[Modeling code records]
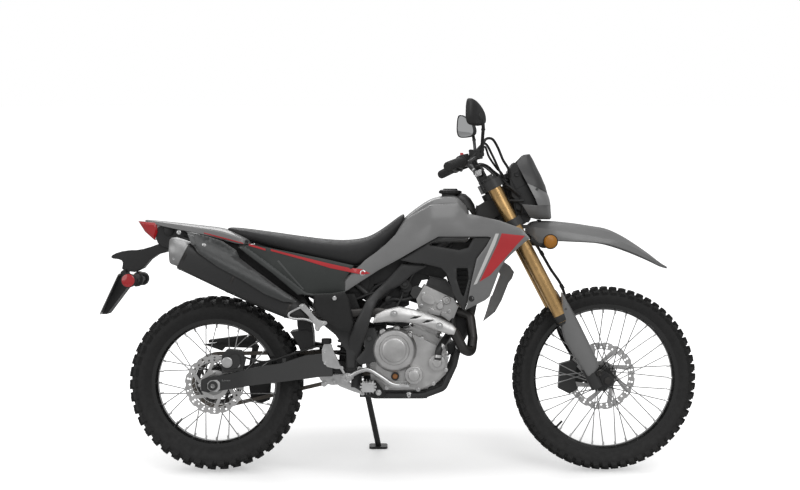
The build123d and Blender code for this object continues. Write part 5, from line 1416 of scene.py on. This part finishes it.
# ================================================================ feet, drive and rear end
def foot_gear():
    """Foot pegs, passenger loops, the brake pedal with its cylinder, and the shift lever."""
    gear = Shape()
    for way in (-1, 1):
        gear.block((572, way * 142, 326), (46, 62, 34), mark=0, taper=0.9)
        for a in around(14):
            gear.block(
                (573 + 26 * math.cos(a), way * 166, 328 + 23 * math.sin(a)), (9, 12, 7),
                (math.cos(a), 0, math.sin(a)),
            )
        for row in range(4):
            for tooth in range(5):
                gear.block((552 + 13 * row, way * (120 + 11 * tooth), 340), (7, 6, 7), taper=0.5)
        gear.turn((574, way * 104, 326), (0, way, 0), [(-6, 9), (10, 9), (10, 6)], 16)
        gear.prism(
            [(548, 344), (600, 344), (640, 292), (625, 280), (590, 284), (556, 306)], way * 92, way * 112,
            1,
        )
        gear.bolt((610, way * 112, 301), (0, way, 0), 8, 6)
        gear.plate([
            (317, 622), (328, 632), (344, 630), (372, 590), (394, 570), (422, 568), (424, 556),
            (400, 548), (392, 528), (378, 536), (378, 560), (350, 592),
        ], way * 158, way * 170)
        gear.hose([
            (334, way * 164, 620), (310, way * 166, 612), (284, way * 166, 596), (286, way * 166, 582),
            (308, way * 166, 576), (346, way * 164, 574), (392, way * 160, 556),
        ], 4.5, 10, steps=5)
        for x, z in ((332, 622), (408, 561), (386, 540)):
            gear.bolt((x, way * 170, z), (0, way, 0), 4, 4)
    pedal = flowing([
        (498, -112, 356), (530, -116, 376), (571, -120, 386), (616, -124, 362), (659, -127, 334),
        (690, -127, 328),
    ], 6)
    gear.tube(pedal, 8.6, 12)
    gear.block((490, -114, 352), (34, 12, 30), (1, 0, 0.35), taper=0.95)
    gear.turn((490, -118, 352), RIGHT, [(0, 11), (6, 11), (6, 6), (1, 6)], 20)
    gear.block((704, -128, 329), (40, 22, 9), (1, 0, -0.05), taper=0.9)
    for step in range(4):
        gear.block((691 + 8.5 * step, -128, 335), (3, 20, 4))
    gear.turn((500, -74, 356), RIGHT, [(0, 13), (46, 13), (48, 10), (48, 0)], 22)
    gear.plate([(478, 352), (482, 374), (520, 372), (516, 346)], -106, -116)
    gear.turn((418, -110, 486), Z, [(-4, 19), (12, 19), (15, 17), (15, 0)], 26, 1)
    gear.plate([(404, 400), (400, 480), (436, 482), (440, 462), (470, 400), (470, 386)], -96, -122)
    gear.tube([(452, -110, 420), (484, -114, 372)], 5, 10)
    gear.turn((474, -104, 392), RIGHT, [(0, 7), (16, 7), (16, 0)], 12)
    for x, z in ((414, 410), (412, 452)):
        gear.bolt((x, -122, z), RIGHT, 4.6, 4)
    shift = flowing([(600, 112, 372), (640, 118, 376), (690, 122, 366), (722, 124, 350)], 6)
    gear.tube(shift, 6, 12)
    gear.turn((722, 120, 350), Y, [(0, 7), (6, 8.5), (36, 8.5), (38, 6), (38, 0)], 18, 1)
    gear.turn((600, 92, 372), Y, [(0, 12), (26, 12), (28, 9), (28, 0)], 20)
    gear.make(
        "foot_gear", [bright_alloy, rubber], "chassis", "satin_silver", "foot_controls", smooth_angle=32,
        bevel=0.8,
    )


def suspension():
    """The rear spring unit and the linkage below it."""
    unit = Shape()
    low, high = Vector((478, 0, 388)), Vector((503, 0, 632))
    way = (high - low).normalized()
    length = (high - low).length
    unit.turn(low, way, [
        (-24, 9), (-18, 17), (0, 19), (40, 22), (42, 36), (48, 36), (50, 21), (196, 21), (198, 34),
        (206, 34), (210, 20), (length, 15), (length + 8, 8),
    ], 28)
    first, second = square_to(way)
    coil = [
        low + way * (52 + 143 * k / 160) + (
            first * math.cos(k * 0.275) + second * math.sin(k * 0.275)
        ) * 29.5
        for k in range(161)
    ]
    unit.tube(coil, 5, 8, 1)
    unit.tube([low + X * -34 + way * 120, low + X * -34 + way * 196], 17, 20)
    for y in (-24, 18):
        unit.plate([
            (385, 345), (398, 364), (430, 358), (492, 360), (496, 334), (440, 316), (400, 330),
        ], y, y + 6, 2)
        unit.plate(
            [(440, 322), (452, 344), (556, 304), (560, 284), (540, 284)], y + 8 * (1 if y < 0 else -1),
            y + (14 if y < 0 else -2), 2,
        )
    for x, z in ((390, 358), (440, 330), (405, 324), (485, 345), (548, 292)):
        unit.turn((x, -28, z), LEFT, [(0, 11), (56, 11)], 16, 2)
        unit.bolt((x, -28, z), RIGHT, 8, 6, 2)
    unit.make(
        "rear_spring_unit", [engine_black, spoke_black, bright_alloy], "chassis", "engine_black", "shock",
        smooth_angle=32,
    )


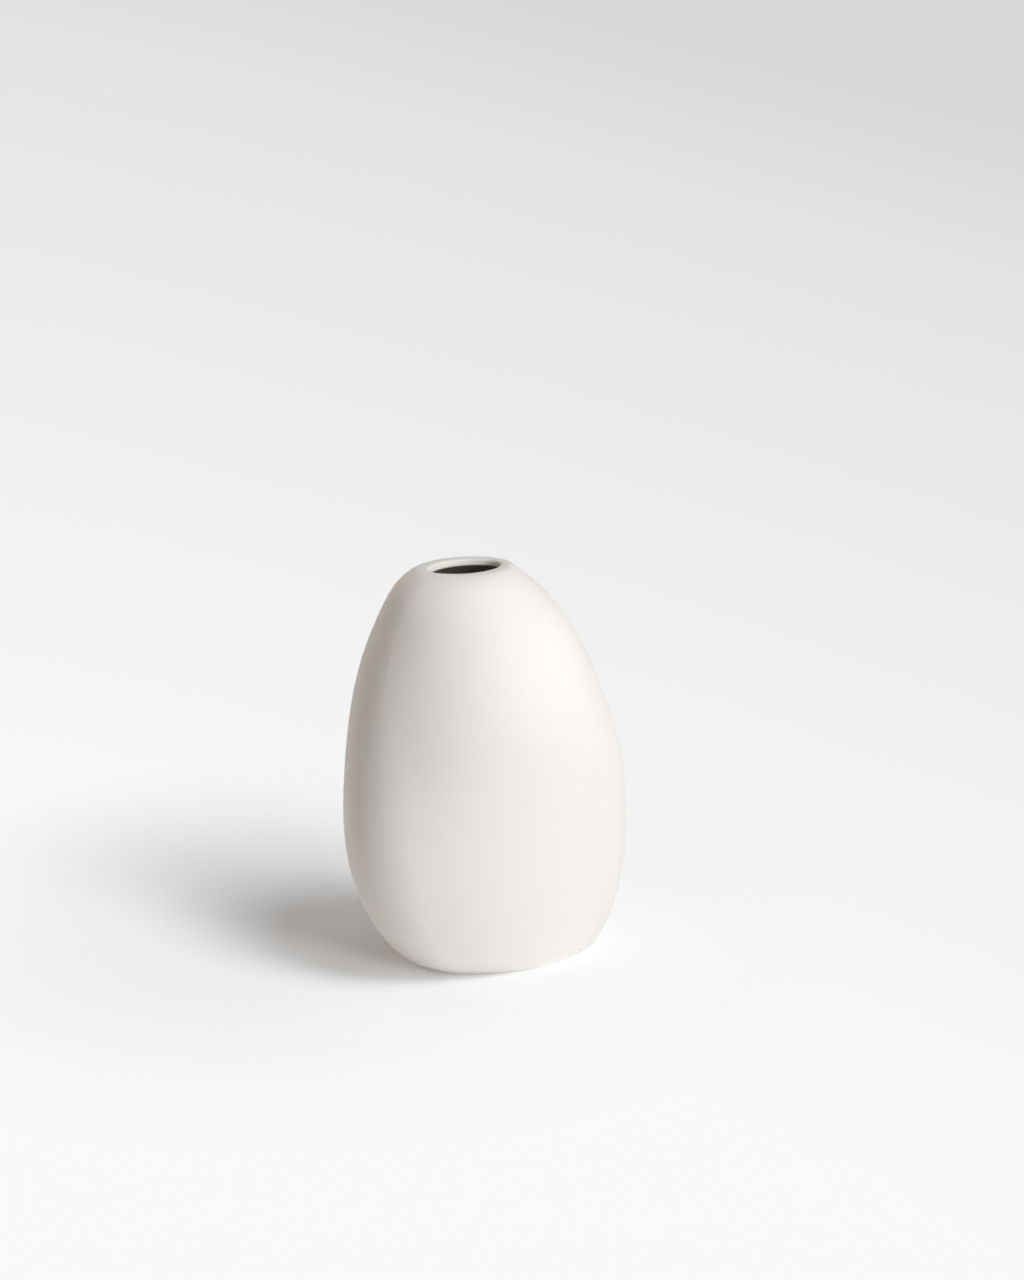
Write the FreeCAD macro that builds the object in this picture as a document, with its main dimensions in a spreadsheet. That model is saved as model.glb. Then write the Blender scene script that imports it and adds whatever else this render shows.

**Task to complete**
Set down all of the entries exactly, please.

**Reply to the exercise**
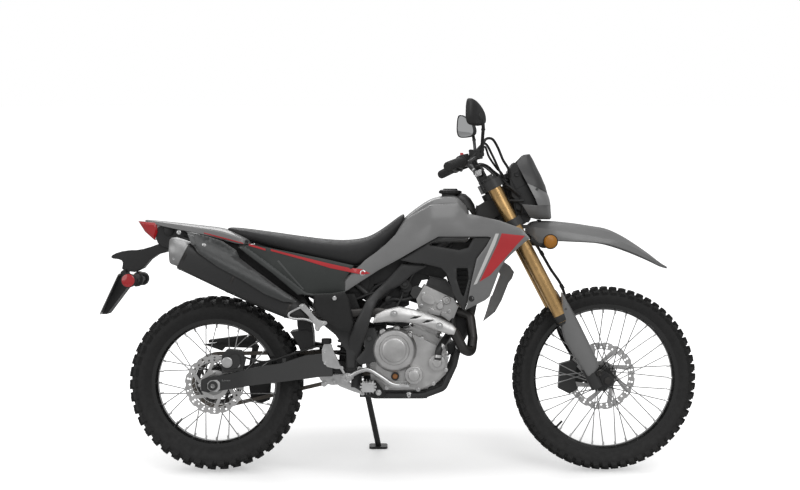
The build123d and Blender code for this object continues. Write part 5, from line 1416 of scene.py on. This part finishes it.
# ================================================================ feet, drive and rear end
def foot_gear():
    """Foot pegs, passenger loops, the brake pedal with its cylinder, and the shift lever."""
    gear = Shape()
    for way in (-1, 1):
        gear.block((572, way * 142, 326), (46, 62, 34), mark=0, taper=0.9)
        for a in around(14):
            gear.block(
                (573 + 26 * math.cos(a), way * 166, 328 + 23 * math.sin(a)), (9, 12, 7),
                (math.cos(a), 0, math.sin(a)),
            )
        for row in range(4):
            for tooth in range(5):
                gear.block((552 + 13 * row, way * (120 + 11 * tooth), 340), (7, 6, 7), taper=0.5)
        gear.turn((574, way * 104, 326), (0, way, 0), [(-6, 9), (10, 9), (10, 6)], 16)
        gear.prism(
            [(548, 344), (600, 344), (640, 292), (625, 280), (590, 284), (556, 306)], way * 92, way * 112,
            1,
        )
        gear.bolt((610, way * 112, 301), (0, way, 0), 8, 6)
        gear.plate([
            (317, 622), (328, 632), (344, 630), (372, 590), (394, 570), (422, 568), (424, 556),
            (400, 548), (392, 528), (378, 536), (378, 560), (350, 592),
        ], way * 158, way * 170)
        gear.hose([
            (334, way * 164, 620), (310, way * 166, 612), (284, way * 166, 596), (286, way * 166, 582),
            (308, way * 166, 576), (346, way * 164, 574), (392, way * 160, 556),
        ], 4.5, 10, steps=5)
        for x, z in ((332, 622), (408, 561), (386, 540)):
            gear.bolt((x, way * 170, z), (0, way, 0), 4, 4)
    pedal = flowing([
        (498, -112, 356), (530, -116, 376), (571, -120, 386), (616, -124, 362), (659, -127, 334),
        (690, -127, 328),
    ], 6)
    gear.tube(pedal, 8.6, 12)
    gear.block((490, -114, 352), (34, 12, 30), (1, 0, 0.35), taper=0.95)
    gear.turn((490, -118, 352), RIGHT, [(0, 11), (6, 11), (6, 6), (1, 6)], 20)
    gear.block((704, -128, 329), (40, 22, 9), (1, 0, -0.05), taper=0.9)
    for step in range(4):
        gear.block((691 + 8.5 * step, -128, 335), (3, 20, 4))
    gear.turn((500, -74, 356), RIGHT, [(0, 13), (46, 13), (48, 10), (48, 0)], 22)
    gear.plate([(478, 352), (482, 374), (520, 372), (516, 346)], -106, -116)
    gear.turn((418, -110, 486), Z, [(-4, 19), (12, 19), (15, 17), (15, 0)], 26, 1)
    gear.plate([(404, 400), (400, 480), (436, 482), (440, 462), (470, 400), (470, 386)], -96, -122)
    gear.tube([(452, -110, 420), (484, -114, 372)], 5, 10)
    gear.turn((474, -104, 392), RIGHT, [(0, 7), (16, 7), (16, 0)], 12)
    for x, z in ((414, 410), (412, 452)):
        gear.bolt((x, -122, z), RIGHT, 4.6, 4)
    shift = flowing([(600, 112, 372), (640, 118, 376), (690, 122, 366), (722, 124, 350)], 6)
    gear.tube(shift, 6, 12)
    gear.turn((722, 120, 350), Y, [(0, 7), (6, 8.5), (36, 8.5), (38, 6), (38, 0)], 18, 1)
    gear.turn((600, 92, 372), Y, [(0, 12), (26, 12), (28, 9), (28, 0)], 20)
    gear.make(
        "foot_gear", [bright_alloy, rubber], "chassis", "satin_silver", "foot_controls", smooth_angle=32,
        bevel=0.8,
    )


def suspension():
    """The rear spring unit and the linkage below it."""
    unit = Shape()
    low, high = Vector((478, 0, 388)), Vector((503, 0, 632))
    way = (high - low).normalized()
    length = (high - low).length
    unit.turn(low, way, [
        (-24, 9), (-18, 17), (0, 19), (40, 22), (42, 36), (48, 36), (50, 21), (196, 21), (198, 34),
        (206, 34), (210, 20), (length, 15), (length + 8, 8),
    ], 28)
    first, second = square_to(way)
    coil = [
        low + way * (52 + 143 * k / 160) + (
            first * math.cos(k * 0.275) + second * math.sin(k * 0.275)
        ) * 29.5
        for k in range(161)
    ]
    unit.tube(coil, 5, 8, 1)
    unit.tube([low + X * -34 + way * 120, low + X * -34 + way * 196], 17, 20)
    for y in (-24, 18):
        unit.plate([
            (385, 345), (398, 364), (430, 358), (492, 360), (496, 334), (440, 316), (400, 330),
        ], y, y + 6, 2)
        unit.plate(
            [(440, 322), (452, 344), (556, 304), (560, 284), (540, 284)], y + 8 * (1 if y < 0 else -1),
            y + (14 if y < 0 else -2), 2,
        )
    for x, z in ((390, 358), (440, 330), (405, 324), (485, 345), (548, 292)):
        unit.turn((x, -28, z), LEFT, [(0, 11), (56, 11)], 16, 2)
        unit.bolt((x, -28, z), RIGHT, 8, 6, 2)
    unit.make(
        "rear_spring_unit", [engine_black, spoke_black, bright_alloy], "chassis", "engine_black", "shock",
        smooth_angle=32,
    )


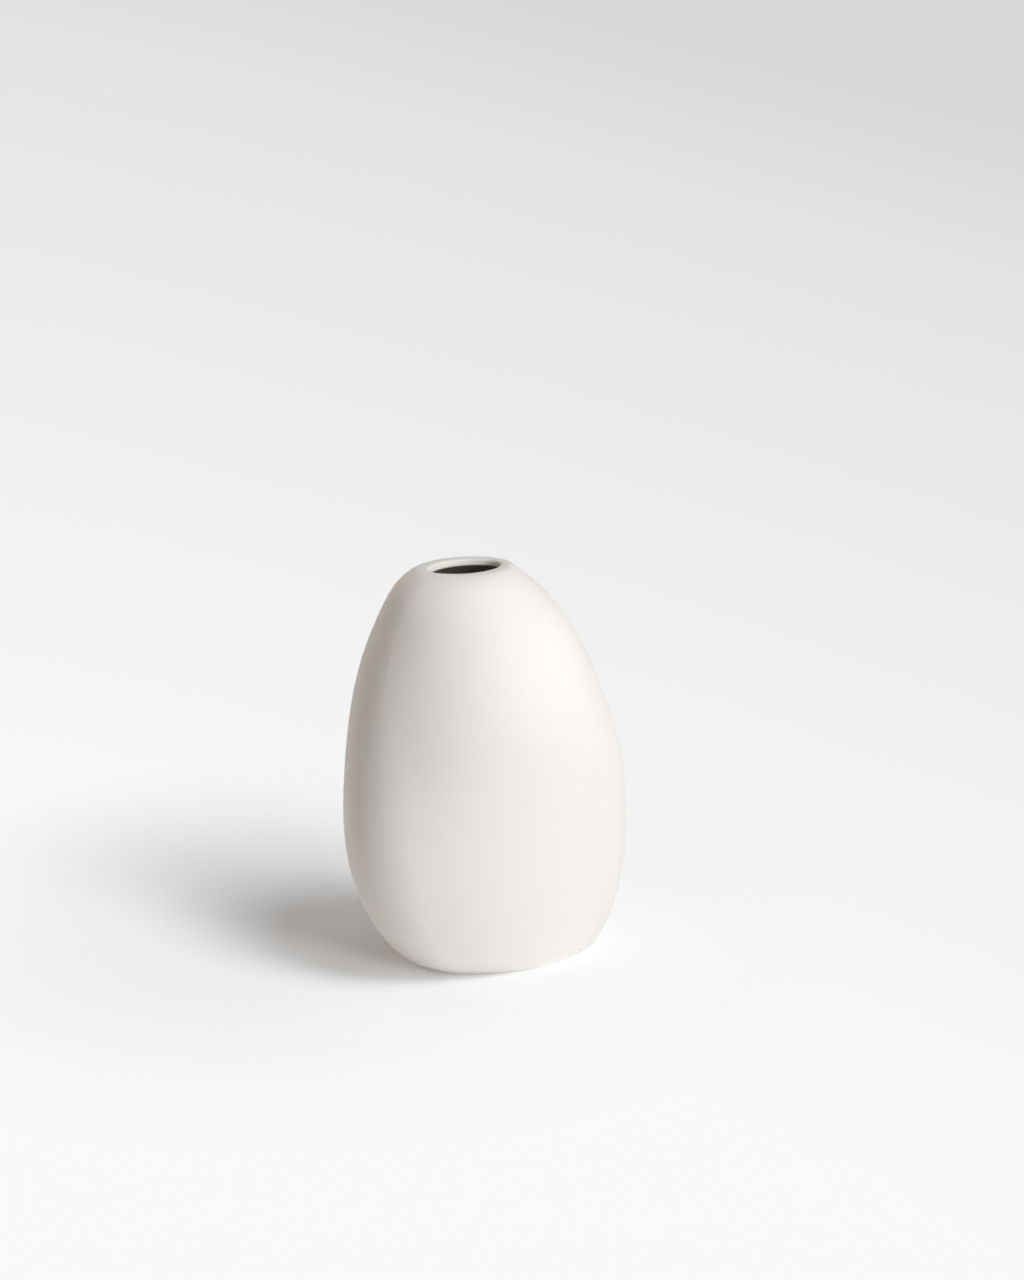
Write the FreeCAD macro that builds the object in this picture as a document, with its main dimensions in a spreadsheet. That model is saved as model.glb. Then write the Blender scene script that imports it and adds whatever else this render shows.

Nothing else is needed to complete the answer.